• INPUT
========================================
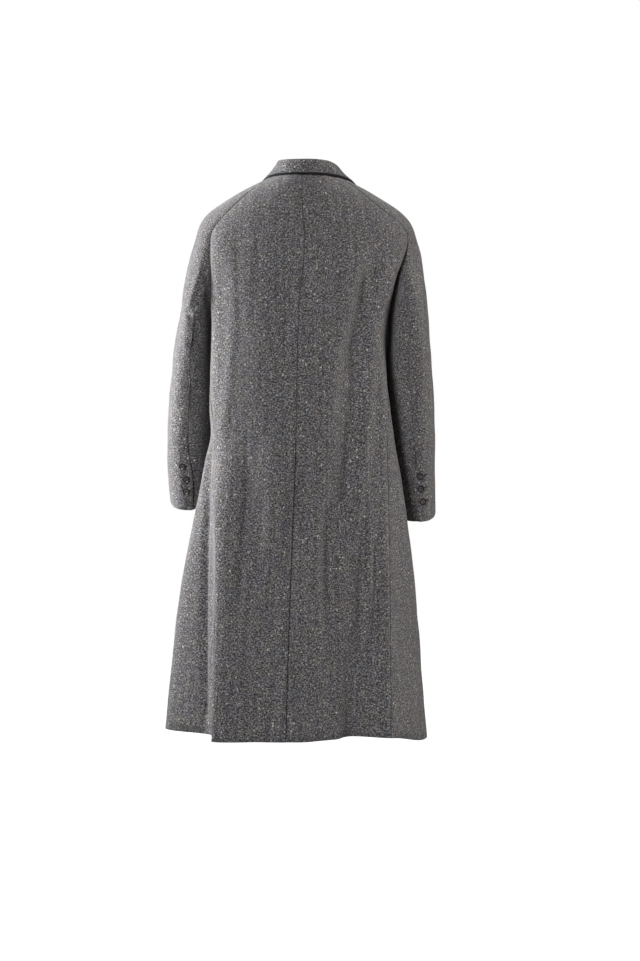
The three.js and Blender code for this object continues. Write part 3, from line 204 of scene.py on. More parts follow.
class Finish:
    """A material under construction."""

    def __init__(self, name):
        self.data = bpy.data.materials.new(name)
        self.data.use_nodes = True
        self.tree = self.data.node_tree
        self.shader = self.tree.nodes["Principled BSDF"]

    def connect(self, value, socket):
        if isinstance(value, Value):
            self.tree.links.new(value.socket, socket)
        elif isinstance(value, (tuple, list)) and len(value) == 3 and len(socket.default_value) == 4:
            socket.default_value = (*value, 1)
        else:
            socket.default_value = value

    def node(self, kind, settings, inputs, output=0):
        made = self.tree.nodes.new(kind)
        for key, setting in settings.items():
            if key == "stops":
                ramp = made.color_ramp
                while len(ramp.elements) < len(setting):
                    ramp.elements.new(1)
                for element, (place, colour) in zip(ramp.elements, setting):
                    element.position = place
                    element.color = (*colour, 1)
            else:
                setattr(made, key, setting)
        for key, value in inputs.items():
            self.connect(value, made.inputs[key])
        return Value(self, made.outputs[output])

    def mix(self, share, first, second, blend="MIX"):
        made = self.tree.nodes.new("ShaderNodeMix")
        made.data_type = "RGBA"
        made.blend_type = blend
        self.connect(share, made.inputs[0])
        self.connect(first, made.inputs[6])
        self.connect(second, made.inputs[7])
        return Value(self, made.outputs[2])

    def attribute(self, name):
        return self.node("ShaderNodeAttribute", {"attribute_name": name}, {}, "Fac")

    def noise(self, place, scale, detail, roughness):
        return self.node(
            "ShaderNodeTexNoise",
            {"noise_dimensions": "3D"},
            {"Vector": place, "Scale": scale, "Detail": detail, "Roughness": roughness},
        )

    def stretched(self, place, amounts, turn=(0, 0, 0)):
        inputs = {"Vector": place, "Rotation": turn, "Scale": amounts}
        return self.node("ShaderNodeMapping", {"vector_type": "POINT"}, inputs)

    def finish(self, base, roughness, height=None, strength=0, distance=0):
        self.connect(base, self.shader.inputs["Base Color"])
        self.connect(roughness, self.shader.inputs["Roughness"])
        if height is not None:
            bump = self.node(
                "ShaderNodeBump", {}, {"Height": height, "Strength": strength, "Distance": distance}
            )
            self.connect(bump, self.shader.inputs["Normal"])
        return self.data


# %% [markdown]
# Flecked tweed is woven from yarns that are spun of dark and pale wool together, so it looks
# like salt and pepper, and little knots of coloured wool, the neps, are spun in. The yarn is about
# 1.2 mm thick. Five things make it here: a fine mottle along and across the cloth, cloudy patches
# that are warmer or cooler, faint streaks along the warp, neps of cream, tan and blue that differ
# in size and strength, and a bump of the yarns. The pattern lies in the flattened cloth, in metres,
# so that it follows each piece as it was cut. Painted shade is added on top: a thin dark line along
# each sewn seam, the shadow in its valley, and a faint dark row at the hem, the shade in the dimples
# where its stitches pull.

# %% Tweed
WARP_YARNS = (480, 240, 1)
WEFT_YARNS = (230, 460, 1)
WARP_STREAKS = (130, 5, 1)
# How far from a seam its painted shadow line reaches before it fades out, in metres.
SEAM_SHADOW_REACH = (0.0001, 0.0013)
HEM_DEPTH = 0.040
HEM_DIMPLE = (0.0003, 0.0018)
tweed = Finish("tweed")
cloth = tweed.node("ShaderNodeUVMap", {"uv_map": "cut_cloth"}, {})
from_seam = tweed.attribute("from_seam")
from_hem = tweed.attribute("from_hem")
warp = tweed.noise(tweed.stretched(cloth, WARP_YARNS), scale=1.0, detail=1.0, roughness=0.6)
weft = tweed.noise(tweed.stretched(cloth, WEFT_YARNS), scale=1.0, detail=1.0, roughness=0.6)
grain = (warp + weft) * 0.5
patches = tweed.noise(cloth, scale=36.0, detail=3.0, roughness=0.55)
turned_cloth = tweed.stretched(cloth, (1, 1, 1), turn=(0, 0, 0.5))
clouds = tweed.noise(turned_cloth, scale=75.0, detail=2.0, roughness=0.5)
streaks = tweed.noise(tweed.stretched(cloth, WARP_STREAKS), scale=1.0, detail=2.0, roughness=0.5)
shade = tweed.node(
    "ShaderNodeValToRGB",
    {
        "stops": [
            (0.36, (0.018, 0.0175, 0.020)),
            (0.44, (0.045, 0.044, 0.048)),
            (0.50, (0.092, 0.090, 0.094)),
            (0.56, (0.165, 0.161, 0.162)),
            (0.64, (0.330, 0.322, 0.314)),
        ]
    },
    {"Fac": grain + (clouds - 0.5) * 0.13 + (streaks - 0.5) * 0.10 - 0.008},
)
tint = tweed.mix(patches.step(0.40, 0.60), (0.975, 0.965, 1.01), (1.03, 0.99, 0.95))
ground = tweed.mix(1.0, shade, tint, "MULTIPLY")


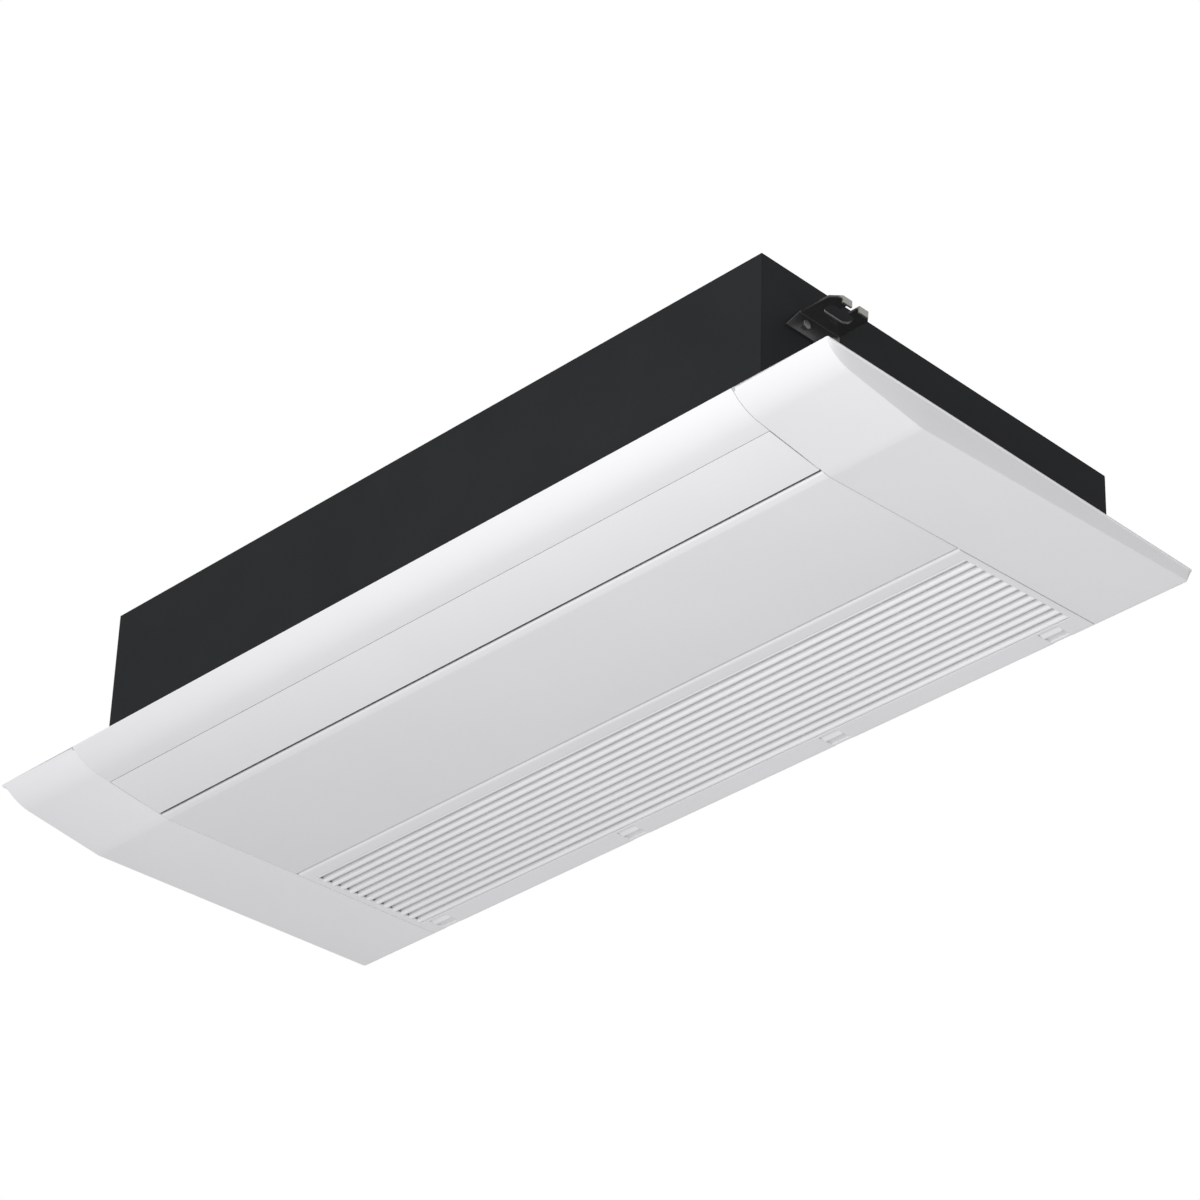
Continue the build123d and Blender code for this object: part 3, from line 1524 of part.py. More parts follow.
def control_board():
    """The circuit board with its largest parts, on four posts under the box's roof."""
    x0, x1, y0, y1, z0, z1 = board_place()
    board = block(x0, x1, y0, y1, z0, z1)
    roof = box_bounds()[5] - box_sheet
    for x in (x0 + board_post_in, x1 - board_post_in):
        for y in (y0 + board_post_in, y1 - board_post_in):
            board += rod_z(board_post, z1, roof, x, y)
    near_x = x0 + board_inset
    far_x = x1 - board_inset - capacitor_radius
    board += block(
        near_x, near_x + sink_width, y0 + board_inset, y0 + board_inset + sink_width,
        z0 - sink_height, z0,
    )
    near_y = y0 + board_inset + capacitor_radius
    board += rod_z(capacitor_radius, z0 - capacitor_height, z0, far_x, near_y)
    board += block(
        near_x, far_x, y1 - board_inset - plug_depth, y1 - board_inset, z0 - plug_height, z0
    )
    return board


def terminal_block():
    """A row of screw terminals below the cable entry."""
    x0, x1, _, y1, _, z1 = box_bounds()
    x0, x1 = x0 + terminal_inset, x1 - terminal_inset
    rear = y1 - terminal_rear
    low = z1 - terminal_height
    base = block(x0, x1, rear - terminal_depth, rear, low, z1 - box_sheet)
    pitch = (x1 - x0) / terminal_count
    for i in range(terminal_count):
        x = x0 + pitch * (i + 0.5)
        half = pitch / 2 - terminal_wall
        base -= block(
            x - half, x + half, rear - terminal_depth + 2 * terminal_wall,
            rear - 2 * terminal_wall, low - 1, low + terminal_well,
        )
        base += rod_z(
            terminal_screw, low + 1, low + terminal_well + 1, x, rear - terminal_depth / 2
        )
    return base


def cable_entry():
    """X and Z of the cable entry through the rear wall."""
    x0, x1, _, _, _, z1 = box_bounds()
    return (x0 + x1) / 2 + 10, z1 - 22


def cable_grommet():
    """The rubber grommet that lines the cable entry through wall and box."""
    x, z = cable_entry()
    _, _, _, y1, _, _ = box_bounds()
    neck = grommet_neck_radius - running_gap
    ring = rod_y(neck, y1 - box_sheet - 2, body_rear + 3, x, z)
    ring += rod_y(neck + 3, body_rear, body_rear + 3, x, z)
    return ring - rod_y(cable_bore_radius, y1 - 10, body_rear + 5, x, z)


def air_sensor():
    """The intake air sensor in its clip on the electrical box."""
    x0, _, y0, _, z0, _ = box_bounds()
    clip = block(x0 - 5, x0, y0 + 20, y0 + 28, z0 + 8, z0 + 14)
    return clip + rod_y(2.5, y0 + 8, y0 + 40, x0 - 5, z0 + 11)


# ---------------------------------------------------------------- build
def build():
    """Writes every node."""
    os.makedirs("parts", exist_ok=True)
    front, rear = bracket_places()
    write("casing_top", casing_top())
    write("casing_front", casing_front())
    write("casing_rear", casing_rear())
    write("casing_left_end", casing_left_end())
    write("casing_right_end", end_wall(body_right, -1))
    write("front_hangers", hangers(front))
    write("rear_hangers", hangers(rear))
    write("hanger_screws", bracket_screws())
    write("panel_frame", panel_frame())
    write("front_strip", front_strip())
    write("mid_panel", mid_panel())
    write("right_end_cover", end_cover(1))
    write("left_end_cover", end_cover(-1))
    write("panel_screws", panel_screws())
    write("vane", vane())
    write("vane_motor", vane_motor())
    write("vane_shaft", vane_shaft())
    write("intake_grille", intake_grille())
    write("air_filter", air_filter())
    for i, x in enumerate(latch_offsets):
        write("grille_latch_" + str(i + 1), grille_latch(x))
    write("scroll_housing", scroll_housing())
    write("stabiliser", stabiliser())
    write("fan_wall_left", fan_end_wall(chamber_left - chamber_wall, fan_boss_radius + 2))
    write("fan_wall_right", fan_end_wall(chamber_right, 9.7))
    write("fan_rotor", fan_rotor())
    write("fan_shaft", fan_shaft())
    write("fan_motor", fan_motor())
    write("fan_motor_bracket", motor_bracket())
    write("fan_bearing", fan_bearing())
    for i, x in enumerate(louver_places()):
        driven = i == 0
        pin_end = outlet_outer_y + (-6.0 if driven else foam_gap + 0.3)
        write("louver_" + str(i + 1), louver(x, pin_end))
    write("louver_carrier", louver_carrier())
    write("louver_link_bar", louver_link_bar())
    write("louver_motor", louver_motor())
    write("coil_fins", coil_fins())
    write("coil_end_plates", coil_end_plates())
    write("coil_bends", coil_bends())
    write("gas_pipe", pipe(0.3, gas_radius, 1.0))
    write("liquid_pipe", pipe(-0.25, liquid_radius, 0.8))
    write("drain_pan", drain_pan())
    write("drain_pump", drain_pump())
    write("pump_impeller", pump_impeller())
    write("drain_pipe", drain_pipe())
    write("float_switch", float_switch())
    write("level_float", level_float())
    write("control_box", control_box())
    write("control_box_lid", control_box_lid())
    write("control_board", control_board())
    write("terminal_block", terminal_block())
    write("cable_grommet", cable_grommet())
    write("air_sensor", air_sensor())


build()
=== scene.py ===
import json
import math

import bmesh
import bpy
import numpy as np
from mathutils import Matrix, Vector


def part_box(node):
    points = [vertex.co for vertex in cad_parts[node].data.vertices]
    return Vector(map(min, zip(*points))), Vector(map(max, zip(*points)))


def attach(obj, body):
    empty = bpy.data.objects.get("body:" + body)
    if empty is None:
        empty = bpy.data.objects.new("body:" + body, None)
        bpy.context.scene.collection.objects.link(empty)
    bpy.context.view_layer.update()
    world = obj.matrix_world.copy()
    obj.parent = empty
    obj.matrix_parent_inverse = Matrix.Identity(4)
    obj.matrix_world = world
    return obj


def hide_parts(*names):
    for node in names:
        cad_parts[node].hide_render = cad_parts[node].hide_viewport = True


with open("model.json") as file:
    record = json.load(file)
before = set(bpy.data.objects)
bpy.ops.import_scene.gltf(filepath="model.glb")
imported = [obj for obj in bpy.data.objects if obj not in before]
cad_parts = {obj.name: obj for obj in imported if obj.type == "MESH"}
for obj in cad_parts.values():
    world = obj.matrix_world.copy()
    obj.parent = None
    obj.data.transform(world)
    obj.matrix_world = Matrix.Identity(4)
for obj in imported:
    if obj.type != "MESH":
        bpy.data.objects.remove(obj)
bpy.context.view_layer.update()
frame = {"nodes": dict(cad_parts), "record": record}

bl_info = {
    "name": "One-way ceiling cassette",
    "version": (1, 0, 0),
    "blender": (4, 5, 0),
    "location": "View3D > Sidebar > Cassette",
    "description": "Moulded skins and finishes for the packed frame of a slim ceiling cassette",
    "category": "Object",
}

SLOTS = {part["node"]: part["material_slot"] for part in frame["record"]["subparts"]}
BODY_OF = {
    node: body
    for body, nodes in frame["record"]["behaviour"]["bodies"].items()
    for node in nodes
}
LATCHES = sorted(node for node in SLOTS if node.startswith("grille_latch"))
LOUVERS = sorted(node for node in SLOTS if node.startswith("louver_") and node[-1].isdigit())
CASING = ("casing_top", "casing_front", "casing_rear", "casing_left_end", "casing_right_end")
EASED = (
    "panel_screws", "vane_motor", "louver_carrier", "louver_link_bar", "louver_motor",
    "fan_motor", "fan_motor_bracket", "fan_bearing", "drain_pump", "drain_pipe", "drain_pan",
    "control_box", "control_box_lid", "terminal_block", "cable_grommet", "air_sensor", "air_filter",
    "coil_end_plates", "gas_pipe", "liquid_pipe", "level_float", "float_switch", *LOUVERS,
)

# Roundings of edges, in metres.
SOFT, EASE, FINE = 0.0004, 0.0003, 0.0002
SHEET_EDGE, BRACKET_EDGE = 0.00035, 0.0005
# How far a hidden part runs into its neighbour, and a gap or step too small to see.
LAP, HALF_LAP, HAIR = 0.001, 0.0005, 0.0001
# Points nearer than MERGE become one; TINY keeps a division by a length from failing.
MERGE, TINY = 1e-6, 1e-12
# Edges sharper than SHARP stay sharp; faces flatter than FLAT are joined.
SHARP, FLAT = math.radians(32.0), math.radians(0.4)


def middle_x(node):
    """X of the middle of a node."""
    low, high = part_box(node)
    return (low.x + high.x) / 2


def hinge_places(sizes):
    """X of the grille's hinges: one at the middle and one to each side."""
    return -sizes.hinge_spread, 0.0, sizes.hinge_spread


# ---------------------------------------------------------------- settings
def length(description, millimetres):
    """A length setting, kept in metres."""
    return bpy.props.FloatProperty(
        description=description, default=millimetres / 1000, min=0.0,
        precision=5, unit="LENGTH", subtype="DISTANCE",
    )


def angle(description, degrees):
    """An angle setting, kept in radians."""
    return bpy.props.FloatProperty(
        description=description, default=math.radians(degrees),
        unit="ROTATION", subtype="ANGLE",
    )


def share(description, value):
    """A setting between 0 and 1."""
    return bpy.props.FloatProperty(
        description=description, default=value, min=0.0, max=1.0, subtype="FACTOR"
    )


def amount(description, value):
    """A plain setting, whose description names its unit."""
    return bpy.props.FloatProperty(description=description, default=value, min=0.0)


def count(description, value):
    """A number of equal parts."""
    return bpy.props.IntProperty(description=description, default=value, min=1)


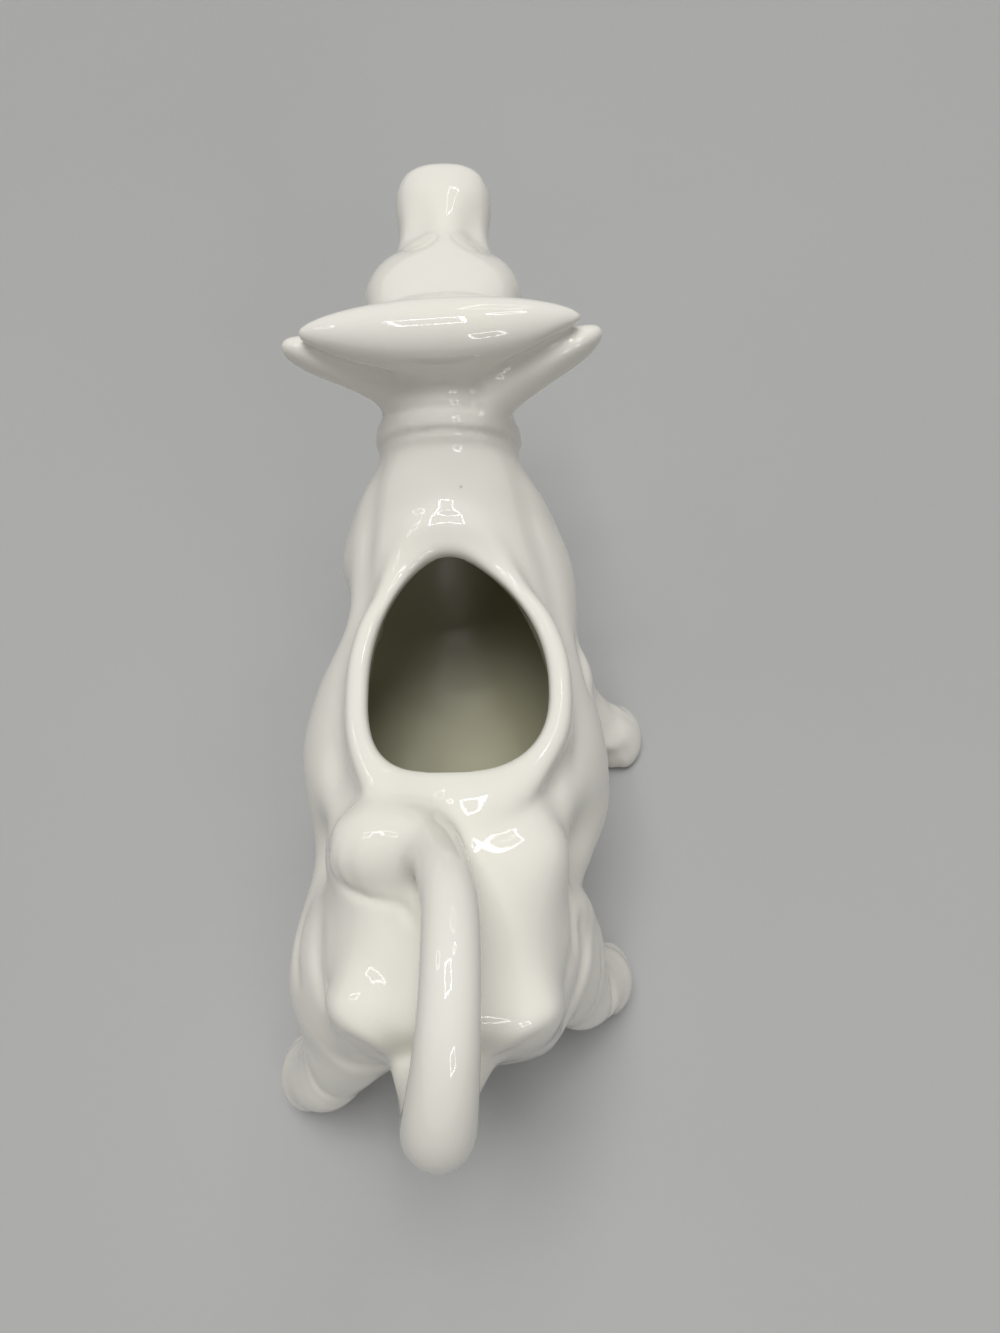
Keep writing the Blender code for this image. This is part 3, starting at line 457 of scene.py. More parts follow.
========================================
• TASK GOAL
Reproduce the records above exactly, from the first line through the line containing "return Value(self, made.outputs[2])", and output nothing else.

• ANSWER FOR THE TASK
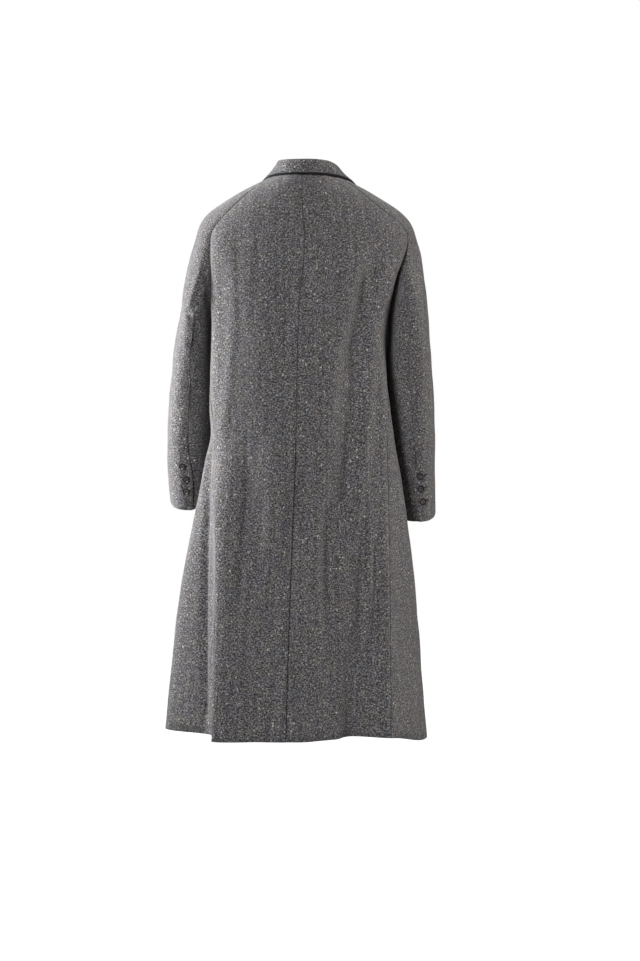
The three.js and Blender code for this object continues. Write part 3, from line 204 of scene.py on. More parts follow.
class Finish:
    """A material under construction."""

    def __init__(self, name):
        self.data = bpy.data.materials.new(name)
        self.data.use_nodes = True
        self.tree = self.data.node_tree
        self.shader = self.tree.nodes["Principled BSDF"]

    def connect(self, value, socket):
        if isinstance(value, Value):
            self.tree.links.new(value.socket, socket)
        elif isinstance(value, (tuple, list)) and len(value) == 3 and len(socket.default_value) == 4:
            socket.default_value = (*value, 1)
        else:
            socket.default_value = value

    def node(self, kind, settings, inputs, output=0):
        made = self.tree.nodes.new(kind)
        for key, setting in settings.items():
            if key == "stops":
                ramp = made.color_ramp
                while len(ramp.elements) < len(setting):
                    ramp.elements.new(1)
                for element, (place, colour) in zip(ramp.elements, setting):
                    element.position = place
                    element.color = (*colour, 1)
            else:
                setattr(made, key, setting)
        for key, value in inputs.items():
            self.connect(value, made.inputs[key])
        return Value(self, made.outputs[output])

    def mix(self, share, first, second, blend="MIX"):
        made = self.tree.nodes.new("ShaderNodeMix")
        made.data_type = "RGBA"
        made.blend_type = blend
        self.connect(share, made.inputs[0])
        self.connect(first, made.inputs[6])
        self.connect(second, made.inputs[7])
        return Value(self, made.outputs[2])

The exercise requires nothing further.